Government secures future of two sites
Scots steel plants rescued in Liberty House deal
The deal, anticipated in Daily Business at the weekend initially involves selling the two plants to the Scottish Government which will then sell them on to Liberty House.
There was no immediate clarification on the terms of the deal or on how many of the 270 jobs will be maintained.
The agreement follows Tata Steel’s announcement in October that it would stop its European plate production, claiming cheap Chinese imports into Europe were making domestic steel uncompetitive.
This led to the mothballing of the Scottish plants at the end of the year. Rather than closing the facilities, Tata Steel has continued to maintain them to enable plate production to potentially restart in the future.
There was speculation in January of interest from Liberty House which is re-opening a 40-year-old rolling mill in South Wales, producing steel coil for the UK market.
It also bought West Midlands based Caparo Tubular Solutions which fell into administration in October.
The family-run business operates in 30 countries and owns commodities trading group Simec.

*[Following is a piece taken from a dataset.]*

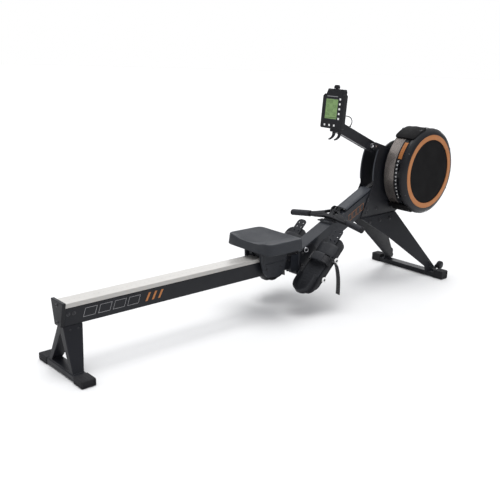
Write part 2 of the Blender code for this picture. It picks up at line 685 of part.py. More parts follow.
def make_footrest(sign, mats):
    """sign is 1 for the left foot: its pieces lie at negative x in the board frame."""
    side = side_name(sign)
    matrix = foot_matrix()
    x0, x1 = span(-sign, *BOARD_Y)
    board = prism(f"footboard_{side}", [rounded(x0, x1, -0.1650, 0.1720, 0.0400)],
                  -BOARD / 2, BOARD / 2, mats["plastic"], "XY")
    add_bevel(board, 0.0020)
    x0, x1 = span(-sign, *HEEL_Y)
    middle = (x0 + x1) / 2
    sole = BOARD / 2 + GAP
    tab = rounded(middle - 0.0300, middle + 0.0300, 0.1000, 0.2250, 0.0200)
    holes = [circle((middle + dx, dy), 0.0045, 8) for dx in (-0.0150, 0.0150)
             for dy in (0.1520, 0.1780, 0.2040)]
    heel = prism(f"heel_rest_{side}", [rounded(x0, x1, -0.1780, 0.1250, 0.0450, 6)],
                 sole, sole + 0.0050, mats["grey"], "XY")
    strip = prism(f"heel_strip_{side}", [tab] + holes, sole, sole + 0.0050, mats["grey"], "XY")
    add_boolean(heel, as_cutter(strip), "UNION")
    outer = arc((middle, -0.1250), (x1 - x0) / 2, 180.0, 360.0, 10)
    inner = arc((middle, -0.1250), (x1 - x0) / 2 - 0.0060, 360.0, 180.0, 10)
    lip = [(x1, -0.0700), (x1 - 0.0060, -0.0700)]
    other_lip = [(x0 + 0.0060, -0.0700), (x0, -0.0700)]
    cup = prism(f"heel_cup_{side}", [outer + lip + inner + other_lip], sole + 0.0010, sole + CUP_HEIGHT,
                mats["grey"], "XY")
    add_boolean(heel, as_cutter(cup), "UNION")
    for piece in (board, heel, cup, strip):
        piece.matrix_basis = matrix
    half = (x1 - x0) / 2
    outer_band = strap_arch(half + 0.0090, half - 0.0150, 0.0)
    inner_band = strap_arch(half + 0.0070, half - 0.0170, 0.0020)
    outline = [(middle + a, sole + b) for a, b in outer_band + inner_band[::-1]]
    strap = prism(f"foot_strap_{side}", [outline], -STRAP_HALF, STRAP_HALF, mats["webbing"])
    strap.matrix_basis = matrix @ Matrix.Translation((0.0, 0.0300, 0.0))


def make_cross_bars(mats):
    for label, centre in (("upper", BAR_HIGH), ("lower", BAR_LOW)):
        rod_y(f"footrest_bar_{label}", centre[0], centre[1], BAR_RADIUS, (-BAR_HALF, BAR_HALF),
              mats["zinc"])


# ---- handle and belt ----------------------------------------------------
def make_handle(mats):
    half = [(0.0, YOKE_NOSE), (0.0180, 0.0850), (0.0620, 0.0610), (0.1000, 0.0450), (0.1320, 0.0340),
            (0.1340, 0.0100), (0.0900, 0.0140), (0.0450, 0.0220), (0.0, 0.0260)]
    outline = half + [(-a, b) for a, b in reversed(half[1:-1])]
    slots = [[(s * 0.0140, 0.0720), (s * 0.0260, 0.0700), (s * 0.0460, 0.0580), (s * 0.0460, 0.0470),
              (s * 0.0140, 0.0470)] for s in (1, -1)]
    yoke = prism("handle_yoke", [outline] + slots, -0.0090, 0.0090, mats["plastic"], "XY")
    add_bevel(yoke, 0.0035)
    yoke.matrix_basis = leaning_frame(HANDLE_TILT, (HANDLE_X, 0.0, HANDLE_Z))
    pieces = [yoke]
    for sign in (1, -1):
        start = Vector(handle_plane_point(sign * 0.1375, 0.0215))
        end = Vector(handle_plane_point(sign * GRIP_END, 0.0))
        grip = tube(f"handle_grip_{side_name(sign)}", [start, end], GRIP_RADIUS, mats["rubber"], 4)
        pieces.append(grip)
    handle = empty("handle_origin", (HANDLE_X, 0.0, HANDLE_Z))
    hang(pieces[1:], handle)
    start = Vector(handle_plane_point(0.0, YOKE_NOSE + 0.0006))
    end = Vector((FAN_X - 0.0130, 0.0, FAN_Z + 0.0285))
    mouth = Vector((MOUTH_X, 0.0, boom_top(MOUTH_X) + 0.0060))
    exit_high = Vector((BOOM_FRONT_X, 0.0, boom_top(BOOM_FRONT_X) + 0.0050))
    route = [start, mouth, exit_high, end]
    lower = [(p.x, p.z - 0.0008) for p in route]
    upper = [(p.x, p.z + 0.0008) for p in reversed(route)]
    prism("pull_belt", [lower + upper], -0.0120, 0.0120, mats["webbing"])


# ---- monitor ------------------------------------------------------------
def make_monitor_arm(mats):
    along = Vector((-math.cos(ARM_SLOPE), math.sin(ARM_SLOPE)))
    across = Vector((math.sin(ARM_SLOPE), math.cos(ARM_SLOPE)))
    pivot = Vector(ARM_PIVOT)
    corners = [(-0.0300, -0.5), (-0.0300, 0.5), (ARM_LENGTH - 0.0300, 0.5), (ARM_LENGTH, 0.20),
               (ARM_LENGTH, -0.5)]
    inside = [(-0.0400, -0.44), (-0.0400, 0.44), (ARM_LENGTH - 0.0400, 0.44), (ARM_LENGTH - 0.0400, -0.44)]

    def shape(spots):
        places = [pivot + along * distance + across * side * ARM_DEPTH for distance, side in spots]
        return [(spot.x, spot.y) for spot in places]

    outline = shape(corners)
    arm = prism("monitor_arm", [outline, circle(ARM_PIVOT, 0.0053)], -ARM_HALF, ARM_HALF, mats["frame"])
    add_bevel(arm, 0.0025, angle=60.0)
    hollow = prism("arm_hollow", [shape(inside)], -ARM_HALF + ARM_WALL, ARM_HALF - ARM_WALL, mats["frame"])
    add_boolean(arm, as_cutter(hollow))
    pin_hole = rod_y("tilt_hole", TILT_AXIS[0], TILT_AXIS[1], 0.0043, (-0.03, 0.03), mats["frame"], 12)
    add_boolean(arm, as_cutter(pin_hole))
    set_origin(arm, (ARM_PIVOT[0], 0.0, ARM_PIVOT[1]))


def monitor_frame():
    """Monitor frame: x to the right, y up the screen, z out towards the rower."""
    return leaning_frame(math.radians(90.0) - MONITOR_TILT, MONITOR_CORNER)


def make_monitor(mats):
    matrix = monitor_frame()
    top = 0.1730
    hump = [(0.0650, top), (0.0650, 0.1880), (0.0600, 0.2000), (-0.0400, 0.2000), (-0.0450, 0.1880),
            (-0.0500, top)]
    half = MONITOR_HALF
    face = [(half, 0.0060), (half, top - 0.004), (half - 0.004, top)] + hump
    face += [(-half + 0.010, top), (-half, top - 0.012), (-half, 0.0060), (-half + 0.006, 0.0),
             (half - 0.006, 0.0)]
    housing = prism("monitor_housing", [face], -0.0300, 0.0, mats["plastic"], "XY")
    add_bevel(housing, 0.0020, angle=60.0)
    lens_low, lens_high = (-0.0460, 0.0490), (0.0340, 0.1490)
    recess = box("lens_recess", (lens_low[0] - GAP, lens_high[0] + GAP),
                 (lens_low[1] - GAP, lens_high[1] + GAP), (-0.0030, 0.01), mats["plastic"])
    add_boolean(housing, as_cutter(recess))
    lens = box("monitor_screen", (lens_low[0], lens_high[0]), (lens_low[1], lens_high[1]),
               (-0.0027, -0.0004), mats["screen"])
    pieces = [housing, recess, lens]
    spots = [(0.0475, 0.1500 - 0.0243 * i) for i in range(5)]
    spots += [(-0.0410 + 0.0320 * i, 0.0170) for i in range(3)]
    for number, (x, y) in enumerate(spots, 1):
        hole = BUTTON_HALF + GAP
        well = box(f"button_well_{number}", (x - hole, x + hole), (y - hole, y + hole),
                   (-0.0050, 0.01), mats["plastic"])
        add_boolean(housing, as_cutter(well))
        button = box(f"monitor_button_{number}", (x - BUTTON_HALF, x + BUTTON_HALF),
                     (y - BUTTON_HALF, y + BUTTON_HALF), (-0.0035, 0.0015), mats["button"])
        pieces += [well, button]
    clip_shape = [(0.0180, 0.2010), (0.0180, 0.2120), (0.0120, 0.2200), (-0.0040, 0.2200),
                  (-0.0100, 0.2120), (-0.0100, 0.2010)]
    stem = box("clip_stem", (-0.0040, 0.0120), (0.1750, 0.2050), (-0.0180, -0.0140), mats["grey"])
    slot = box("clip_slot", (-0.0040 - GAP, 0.0120 + GAP), (0.1740, 0.21), (-0.0180 - GAP, -0.0140 + GAP),
               mats["grey"])
    clip = prism("device_clip", [clip_shape], -0.0240, -0.0080, mats["grey"], "XY")
    add_boolean(clip, as_cutter(stem), "UNION")
    add_boolean(housing, as_cutter(slot))
    pieces += [clip, stem, slot]
    for obj in pieces:
        obj.matrix_basis = matrix
    for sign in (1, -1):
        low, high = sorted((-sign * 0.0185, -sign * 0.0235))
        ear_shape = arc(TILT_AXIS, 0.0130, -80.0, 80.0, 6) + [(0.3640, 0.9320), (0.3600, 0.9060)]
        ear = prism(f"monitor_ear_{side_name(sign)}", [ear_shape], low, high, mats["plastic"])
        add_boolean(housing, as_cutter(ear), "UNION")
    pin = rod_y("monitor_pin", TILT_AXIS[0], TILT_AXIS[1], 0.0040, (-0.0250, 0.0250), mats["zinc"], 12)
    add_boolean(housing, as_cutter(pin), "UNION")
    tilt = empty("monitor_tilt", (TILT_AXIS[0], 0.0, TILT_AXIS[1]))
    hang([housing, lens], tilt)


def cable_route():
    """Loop from the back of the monitor out and down into the top of the arm."""
    return [(0.3752, -0.0300, 0.9666), (0.3840, -0.0300, 0.9680), (0.4000, -0.0295, 0.9695),
            (0.4200, -0.0285, 0.9700), (0.4400, -0.0270, 0.9680), (0.4590, -0.0250, 0.9625),
            (0.4740, -0.0225, 0.9540), (0.4840, -0.0200, 0.9425), (0.4875, -0.0170, 0.9310),
            (0.4866, -0.0140, 0.9217), (0.4832, -0.0120, 0.9145)]


def smooth_route(points, per_span):
    """Catmull-Rom curve through the route's own points."""
    result = []
    ends = [points[0]] + list(points) + [points[-1]]
    for i in range(1, len(ends) - 2):
        p0, p1, p2, p3 = (Vector(ends[i + k]) for k in (-1, 0, 1, 2))
        for step in range(per_span):
            t = step / per_span
            result.append(0.5 * (2 * p1 + (p2 - p0) * t + (2 * p0 - 5 * p1 + 4 * p2 - p3) * t * t
                                 + (3 * p1 - p0 - 3 * p2 + p3) * t ** 3))
    result.append(Vector(points[-1]))
    return result


def make_cable(mats):
    tube("monitor_cable", smooth_route(cable_route(), 2), CABLE_RADIUS, mats["rubber"], 2)


# ---- assembly -----------------------------------------------------------
def main():
    global parts, cutters
    clear_scene()
    parts = make_collection("rowing_machine")
    cutters = make_collection("cutters")
    mats = make_materials()
    make_rear_stand(mats)
    make_monorail(mats)
    make_boom(mats)
    make_tower(mats)
    make_front_stand(mats)
    make_fan(mats)
    make_seat(mats)
    for sign in (1, -1):
        make_footrest(sign, mats)
    make_cross_bars(mats)
    make_handle(mats)
    make_monitor_arm(mats)
    make_monitor(mats)
    make_cable(mats)


main()
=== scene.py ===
"""Looks of the rowing machine: materials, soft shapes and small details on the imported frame.

Everything is in metres in the frame of the CAD model: +X forward, +Y left, +Z up.
"""

import math

import bmesh
import bpy
from mathutils import Matrix, Vector


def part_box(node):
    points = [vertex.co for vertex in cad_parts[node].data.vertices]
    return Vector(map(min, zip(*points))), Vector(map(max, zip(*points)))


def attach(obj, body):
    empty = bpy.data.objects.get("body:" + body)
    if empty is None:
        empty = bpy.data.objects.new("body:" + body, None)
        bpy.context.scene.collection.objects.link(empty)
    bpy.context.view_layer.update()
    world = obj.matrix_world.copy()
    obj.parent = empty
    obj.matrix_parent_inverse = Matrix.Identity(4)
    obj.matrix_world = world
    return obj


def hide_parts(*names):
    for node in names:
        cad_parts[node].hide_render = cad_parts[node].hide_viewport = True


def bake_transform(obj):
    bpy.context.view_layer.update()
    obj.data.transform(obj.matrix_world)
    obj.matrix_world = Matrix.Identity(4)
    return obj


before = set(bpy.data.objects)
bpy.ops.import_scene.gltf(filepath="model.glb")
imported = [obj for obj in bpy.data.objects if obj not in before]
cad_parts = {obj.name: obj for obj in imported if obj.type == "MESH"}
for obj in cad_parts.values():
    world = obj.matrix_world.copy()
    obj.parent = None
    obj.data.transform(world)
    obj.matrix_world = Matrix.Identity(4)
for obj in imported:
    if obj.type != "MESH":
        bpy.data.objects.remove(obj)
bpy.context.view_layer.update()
scene = bpy.context.scene

# ---- driving places, read from the frame ----


def middle(node):
    low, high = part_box(node)
    return (low + high) / 2


FAN = Vector((middle("fan_band").x, 0.0, middle("fan_band").z))
SHELL = (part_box("fan_band")[1].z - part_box("fan_band")[0].z) / 2
BAR_UP = middle("footrest_bar_upper")
BAR_LOW = middle("footrest_bar_lower")
BAR_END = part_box("footrest_bar_upper")[1].y
RAIL_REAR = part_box("monorail_beam")[0].x
RAIL_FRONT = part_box("monorail_beam")[1].x
TRACK_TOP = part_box("rail_track")[1].z
SEAT = middle("seat_pad")
SEAT_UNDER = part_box("seat_pad")[0].z
SEAT_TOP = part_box("seat_pad")[1].z - 0.0015
SEAT_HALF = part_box("seat_pad")[1].y
TOWER_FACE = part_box("tower_plate_left")[1].y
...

Sanjeev Gupta, Liberty’s managing director, who founded the company while a student at Cambridge university in 1992, has spoken of “bucking the trend” in steel by reviving British plants.
Speaking after today’s deal was agreed, Bimlendra Jha, executive chairman of Tata Steel’s Long Products Europe business, said: “We welcome this deal which opens the possibility of a resumption of steel processing in Scotland.
“This has been achieved with the determination and support of employees, trade unions and the Scottish Government all working together.”
The Dalzell plate mill transforms a semi-finished steel slab into a steel plate, while the Clydebridge facility processes steel plate using a quench and tempering technique.
Today’s agreement secures the two Scottish plants while Tata Steel continues to negotiate the potential sale of the rest of its Long Products Europe business to Greybull Capital.